GOAL:
Retype, exactly as written, every line from the one containing "Continue the build123d" down to the one containing "return fall + 0.5 + waves", including both, and nothing else.
— Begin —
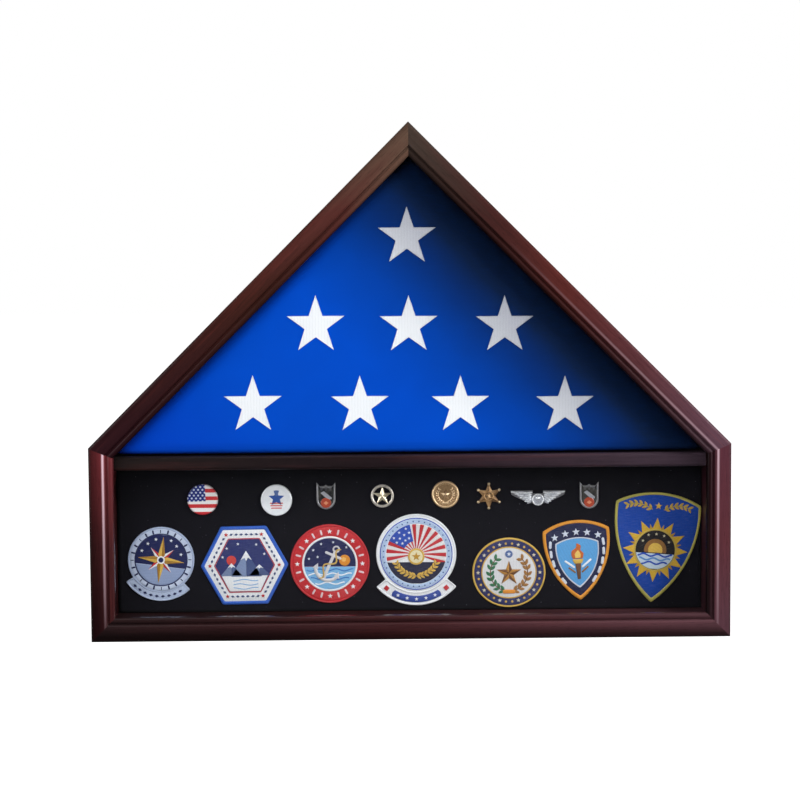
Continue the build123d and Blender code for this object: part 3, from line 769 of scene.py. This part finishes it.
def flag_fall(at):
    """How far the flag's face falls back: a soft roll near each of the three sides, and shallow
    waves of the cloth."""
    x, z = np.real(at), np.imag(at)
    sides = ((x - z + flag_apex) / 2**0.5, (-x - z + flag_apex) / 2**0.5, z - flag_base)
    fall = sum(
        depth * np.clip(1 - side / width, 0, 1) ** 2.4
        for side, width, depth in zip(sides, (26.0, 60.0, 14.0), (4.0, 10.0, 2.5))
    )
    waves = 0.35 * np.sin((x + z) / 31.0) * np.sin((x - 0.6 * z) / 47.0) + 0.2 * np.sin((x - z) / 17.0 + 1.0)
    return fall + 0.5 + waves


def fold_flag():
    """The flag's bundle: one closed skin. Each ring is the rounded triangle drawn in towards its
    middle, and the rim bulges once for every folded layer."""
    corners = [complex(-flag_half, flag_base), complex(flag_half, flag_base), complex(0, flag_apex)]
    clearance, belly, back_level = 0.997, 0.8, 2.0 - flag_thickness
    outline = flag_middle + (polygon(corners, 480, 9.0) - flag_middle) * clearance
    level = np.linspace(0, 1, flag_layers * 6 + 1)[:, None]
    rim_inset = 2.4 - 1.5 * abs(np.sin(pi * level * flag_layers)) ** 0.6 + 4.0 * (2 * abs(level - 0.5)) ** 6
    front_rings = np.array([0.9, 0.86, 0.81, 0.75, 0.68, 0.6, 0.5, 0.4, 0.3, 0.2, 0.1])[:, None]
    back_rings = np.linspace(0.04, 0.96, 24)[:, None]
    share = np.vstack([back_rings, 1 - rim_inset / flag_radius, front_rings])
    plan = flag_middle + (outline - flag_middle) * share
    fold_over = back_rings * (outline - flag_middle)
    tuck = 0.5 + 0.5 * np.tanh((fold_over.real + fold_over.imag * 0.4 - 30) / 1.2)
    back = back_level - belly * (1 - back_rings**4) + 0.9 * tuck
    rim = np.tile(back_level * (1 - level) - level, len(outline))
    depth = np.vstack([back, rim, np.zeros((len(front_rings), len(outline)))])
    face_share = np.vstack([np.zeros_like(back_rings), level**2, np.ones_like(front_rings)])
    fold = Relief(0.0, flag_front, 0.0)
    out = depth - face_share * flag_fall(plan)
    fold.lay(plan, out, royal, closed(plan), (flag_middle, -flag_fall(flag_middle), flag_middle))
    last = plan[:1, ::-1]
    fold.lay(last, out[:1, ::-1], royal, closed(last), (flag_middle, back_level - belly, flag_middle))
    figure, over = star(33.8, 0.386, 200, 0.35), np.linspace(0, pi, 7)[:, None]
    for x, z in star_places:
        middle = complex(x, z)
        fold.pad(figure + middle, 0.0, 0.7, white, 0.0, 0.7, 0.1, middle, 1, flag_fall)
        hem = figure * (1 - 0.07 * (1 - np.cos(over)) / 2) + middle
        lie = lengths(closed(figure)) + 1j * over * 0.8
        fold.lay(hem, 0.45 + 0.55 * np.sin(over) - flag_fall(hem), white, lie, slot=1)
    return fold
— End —
— Begin —
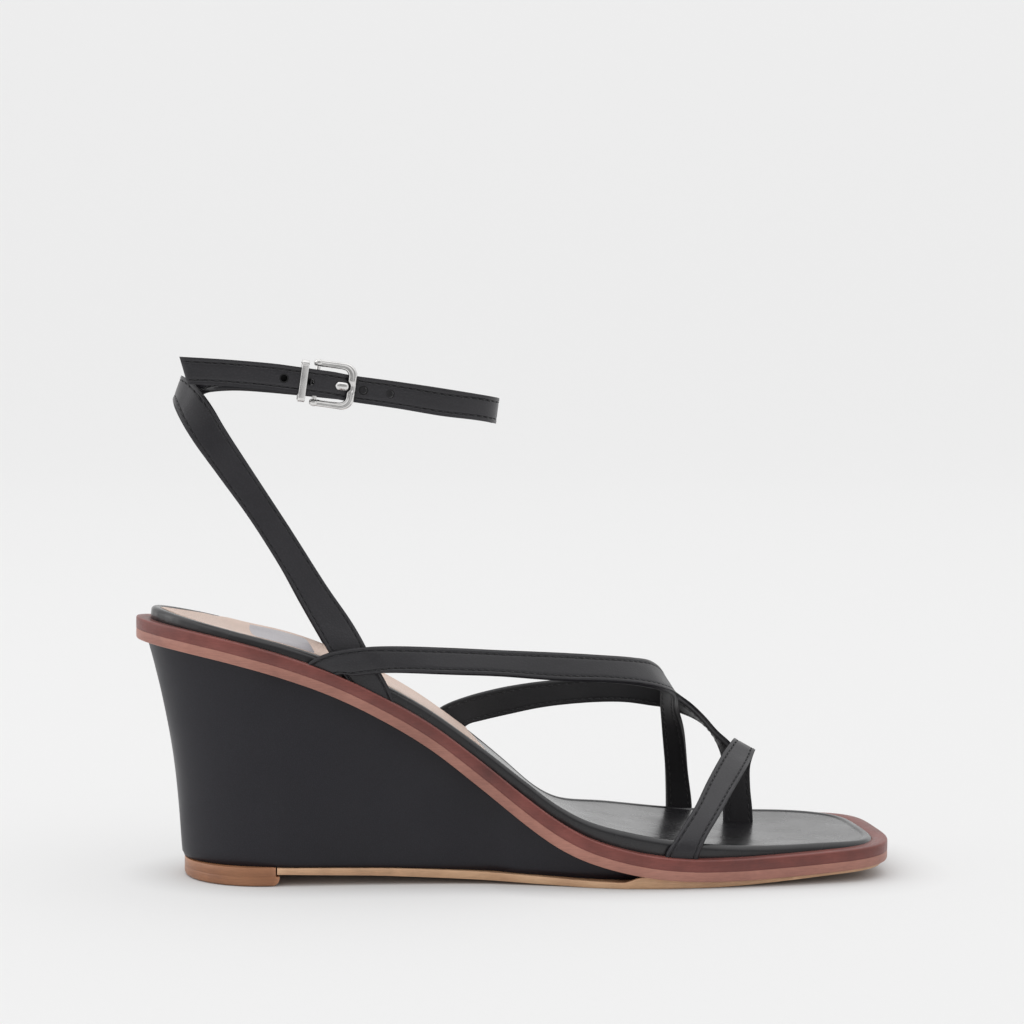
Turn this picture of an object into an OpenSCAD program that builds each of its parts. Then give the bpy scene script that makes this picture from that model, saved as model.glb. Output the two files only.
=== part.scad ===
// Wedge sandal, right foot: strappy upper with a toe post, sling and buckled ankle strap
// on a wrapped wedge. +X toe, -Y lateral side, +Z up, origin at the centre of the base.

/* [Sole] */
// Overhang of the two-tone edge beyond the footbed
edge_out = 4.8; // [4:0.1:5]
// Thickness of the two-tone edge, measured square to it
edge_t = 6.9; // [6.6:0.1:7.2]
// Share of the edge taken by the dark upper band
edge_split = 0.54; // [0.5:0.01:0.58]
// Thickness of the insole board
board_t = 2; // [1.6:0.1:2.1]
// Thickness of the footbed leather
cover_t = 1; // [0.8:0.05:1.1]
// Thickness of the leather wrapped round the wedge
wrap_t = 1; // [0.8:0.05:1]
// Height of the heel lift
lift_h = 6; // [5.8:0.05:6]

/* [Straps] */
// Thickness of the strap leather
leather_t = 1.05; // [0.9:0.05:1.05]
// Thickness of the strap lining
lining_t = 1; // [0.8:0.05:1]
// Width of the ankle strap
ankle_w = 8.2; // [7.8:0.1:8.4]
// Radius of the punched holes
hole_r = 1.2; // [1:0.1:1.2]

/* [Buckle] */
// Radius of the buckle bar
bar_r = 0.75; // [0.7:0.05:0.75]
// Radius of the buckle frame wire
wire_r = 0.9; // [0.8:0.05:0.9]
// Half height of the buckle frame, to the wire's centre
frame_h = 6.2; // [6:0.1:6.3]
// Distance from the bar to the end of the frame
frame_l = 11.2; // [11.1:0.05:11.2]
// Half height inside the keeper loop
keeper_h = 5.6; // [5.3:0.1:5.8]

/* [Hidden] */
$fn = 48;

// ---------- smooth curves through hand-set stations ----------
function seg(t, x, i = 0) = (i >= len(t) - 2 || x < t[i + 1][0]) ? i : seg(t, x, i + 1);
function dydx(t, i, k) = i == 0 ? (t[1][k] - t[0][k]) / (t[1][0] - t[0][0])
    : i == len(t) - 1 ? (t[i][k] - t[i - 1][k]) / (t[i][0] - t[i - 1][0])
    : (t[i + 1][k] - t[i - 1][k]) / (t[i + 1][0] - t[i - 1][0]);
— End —
SOLVED PROBLEM:
Continue the build123d and Blender code for this object: part 3, from line 769 of scene.py. This part finishes it.
def flag_fall(at):
    """How far the flag's face falls back: a soft roll near each of the three sides, and shallow
    waves of the cloth."""
    x, z = np.real(at), np.imag(at)
    sides = ((x - z + flag_apex) / 2**0.5, (-x - z + flag_apex) / 2**0.5, z - flag_base)
    fall = sum(
        depth * np.clip(1 - side / width, 0, 1) ** 2.4
        for side, width, depth in zip(sides, (26.0, 60.0, 14.0), (4.0, 10.0, 2.5))
    )
    waves = 0.35 * np.sin((x + z) / 31.0) * np.sin((x - 0.6 * z) / 47.0) + 0.2 * np.sin((x - z) / 17.0 + 1.0)
    return fall + 0.5 + waves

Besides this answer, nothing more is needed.